▸ **Prompt**:
Write the count of lines that contain the word "saved" and nothing else.

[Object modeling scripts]
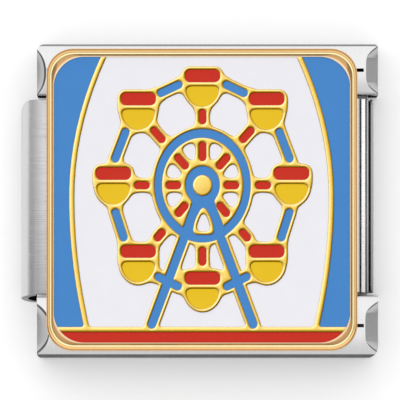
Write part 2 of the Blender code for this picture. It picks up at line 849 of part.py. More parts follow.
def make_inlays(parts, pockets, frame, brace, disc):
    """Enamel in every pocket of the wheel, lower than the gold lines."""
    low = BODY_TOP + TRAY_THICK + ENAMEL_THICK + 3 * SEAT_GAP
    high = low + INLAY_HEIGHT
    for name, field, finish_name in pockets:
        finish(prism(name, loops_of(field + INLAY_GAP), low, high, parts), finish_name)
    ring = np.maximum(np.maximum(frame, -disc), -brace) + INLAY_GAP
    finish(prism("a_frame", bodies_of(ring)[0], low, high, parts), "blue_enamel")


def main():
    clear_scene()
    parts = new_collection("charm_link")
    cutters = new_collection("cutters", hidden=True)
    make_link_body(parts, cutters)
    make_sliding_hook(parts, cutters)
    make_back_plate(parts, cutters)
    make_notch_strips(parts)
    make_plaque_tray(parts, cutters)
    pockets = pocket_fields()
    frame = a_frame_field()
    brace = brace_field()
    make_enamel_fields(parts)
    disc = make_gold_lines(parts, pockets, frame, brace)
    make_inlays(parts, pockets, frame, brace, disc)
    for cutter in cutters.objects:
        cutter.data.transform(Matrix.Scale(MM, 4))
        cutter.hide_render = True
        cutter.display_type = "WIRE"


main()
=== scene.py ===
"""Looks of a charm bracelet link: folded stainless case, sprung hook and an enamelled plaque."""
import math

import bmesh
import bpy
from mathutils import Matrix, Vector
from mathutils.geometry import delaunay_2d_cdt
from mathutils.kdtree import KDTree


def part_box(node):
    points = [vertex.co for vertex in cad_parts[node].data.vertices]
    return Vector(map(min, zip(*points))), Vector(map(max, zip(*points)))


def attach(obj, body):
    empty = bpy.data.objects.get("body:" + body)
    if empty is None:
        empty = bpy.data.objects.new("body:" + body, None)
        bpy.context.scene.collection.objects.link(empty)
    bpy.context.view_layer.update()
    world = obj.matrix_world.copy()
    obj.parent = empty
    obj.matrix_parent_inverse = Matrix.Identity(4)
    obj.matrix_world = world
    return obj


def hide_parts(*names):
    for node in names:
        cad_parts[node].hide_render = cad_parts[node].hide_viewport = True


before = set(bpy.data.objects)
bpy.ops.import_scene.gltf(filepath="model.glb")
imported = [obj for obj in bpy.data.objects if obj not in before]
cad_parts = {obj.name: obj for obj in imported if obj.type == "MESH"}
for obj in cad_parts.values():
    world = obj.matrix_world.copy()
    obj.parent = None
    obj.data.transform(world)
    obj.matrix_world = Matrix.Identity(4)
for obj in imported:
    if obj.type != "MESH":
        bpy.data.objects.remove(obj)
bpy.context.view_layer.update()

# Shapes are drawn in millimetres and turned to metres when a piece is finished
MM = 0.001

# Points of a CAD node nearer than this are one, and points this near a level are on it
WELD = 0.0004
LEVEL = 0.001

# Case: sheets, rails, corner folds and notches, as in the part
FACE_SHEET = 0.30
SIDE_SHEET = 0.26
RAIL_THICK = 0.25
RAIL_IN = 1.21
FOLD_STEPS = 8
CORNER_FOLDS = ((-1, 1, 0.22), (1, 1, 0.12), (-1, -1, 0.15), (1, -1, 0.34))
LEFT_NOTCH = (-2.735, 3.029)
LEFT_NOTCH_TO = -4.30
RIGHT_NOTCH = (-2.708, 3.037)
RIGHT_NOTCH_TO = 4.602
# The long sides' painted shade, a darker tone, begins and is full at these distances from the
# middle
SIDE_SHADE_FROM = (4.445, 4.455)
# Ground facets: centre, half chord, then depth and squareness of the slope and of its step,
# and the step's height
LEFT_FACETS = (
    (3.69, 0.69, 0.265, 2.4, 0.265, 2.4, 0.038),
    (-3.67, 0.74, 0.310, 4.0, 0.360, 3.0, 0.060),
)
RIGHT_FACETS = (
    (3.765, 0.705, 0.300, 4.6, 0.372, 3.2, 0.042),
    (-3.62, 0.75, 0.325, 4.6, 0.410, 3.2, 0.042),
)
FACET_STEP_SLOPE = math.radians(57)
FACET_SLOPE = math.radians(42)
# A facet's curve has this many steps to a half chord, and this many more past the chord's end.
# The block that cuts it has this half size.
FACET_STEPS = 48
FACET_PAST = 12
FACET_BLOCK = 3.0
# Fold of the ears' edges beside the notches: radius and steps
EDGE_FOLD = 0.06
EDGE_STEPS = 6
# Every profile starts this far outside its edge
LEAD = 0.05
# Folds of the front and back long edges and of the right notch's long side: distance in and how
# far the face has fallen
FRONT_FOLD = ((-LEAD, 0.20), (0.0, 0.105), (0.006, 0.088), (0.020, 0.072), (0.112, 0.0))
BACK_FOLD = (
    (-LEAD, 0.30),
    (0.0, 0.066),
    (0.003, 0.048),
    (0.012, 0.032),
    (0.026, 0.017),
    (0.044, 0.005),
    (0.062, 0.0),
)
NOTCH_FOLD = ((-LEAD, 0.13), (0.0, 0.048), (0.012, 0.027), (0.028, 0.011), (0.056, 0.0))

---

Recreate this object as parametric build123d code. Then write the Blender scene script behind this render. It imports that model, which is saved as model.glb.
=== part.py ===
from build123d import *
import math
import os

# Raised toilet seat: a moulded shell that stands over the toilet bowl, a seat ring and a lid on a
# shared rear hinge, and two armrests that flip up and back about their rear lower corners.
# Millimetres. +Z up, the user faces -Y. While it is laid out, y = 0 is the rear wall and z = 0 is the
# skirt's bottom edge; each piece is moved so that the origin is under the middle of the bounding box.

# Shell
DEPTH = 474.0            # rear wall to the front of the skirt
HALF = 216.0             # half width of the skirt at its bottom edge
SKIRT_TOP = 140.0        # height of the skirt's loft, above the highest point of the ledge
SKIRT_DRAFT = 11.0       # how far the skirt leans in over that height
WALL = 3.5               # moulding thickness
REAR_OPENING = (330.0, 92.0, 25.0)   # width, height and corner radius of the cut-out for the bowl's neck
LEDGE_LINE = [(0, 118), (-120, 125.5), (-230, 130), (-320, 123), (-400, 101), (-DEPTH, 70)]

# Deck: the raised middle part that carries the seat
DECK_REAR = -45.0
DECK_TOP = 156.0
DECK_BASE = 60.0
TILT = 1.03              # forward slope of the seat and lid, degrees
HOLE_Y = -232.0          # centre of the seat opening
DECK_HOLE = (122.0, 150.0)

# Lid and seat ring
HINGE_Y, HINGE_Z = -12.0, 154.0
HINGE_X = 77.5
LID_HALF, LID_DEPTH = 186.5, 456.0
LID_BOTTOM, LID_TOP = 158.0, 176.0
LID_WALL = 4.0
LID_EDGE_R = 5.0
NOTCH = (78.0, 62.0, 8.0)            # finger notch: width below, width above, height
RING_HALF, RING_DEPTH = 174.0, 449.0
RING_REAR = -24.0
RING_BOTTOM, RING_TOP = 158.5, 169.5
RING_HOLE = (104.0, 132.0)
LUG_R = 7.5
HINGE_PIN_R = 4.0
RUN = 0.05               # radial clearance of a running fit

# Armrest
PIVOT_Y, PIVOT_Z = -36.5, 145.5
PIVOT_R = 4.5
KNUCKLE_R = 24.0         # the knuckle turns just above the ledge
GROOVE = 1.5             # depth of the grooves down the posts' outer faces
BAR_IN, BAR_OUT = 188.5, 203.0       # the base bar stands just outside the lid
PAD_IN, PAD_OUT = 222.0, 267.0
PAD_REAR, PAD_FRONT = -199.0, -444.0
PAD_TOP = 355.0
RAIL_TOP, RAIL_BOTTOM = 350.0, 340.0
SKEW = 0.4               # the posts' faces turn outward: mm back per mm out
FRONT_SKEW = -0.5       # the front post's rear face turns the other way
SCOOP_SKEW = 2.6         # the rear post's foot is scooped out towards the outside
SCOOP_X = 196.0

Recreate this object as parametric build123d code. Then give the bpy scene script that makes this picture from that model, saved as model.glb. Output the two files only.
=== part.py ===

▸ **The response**:
2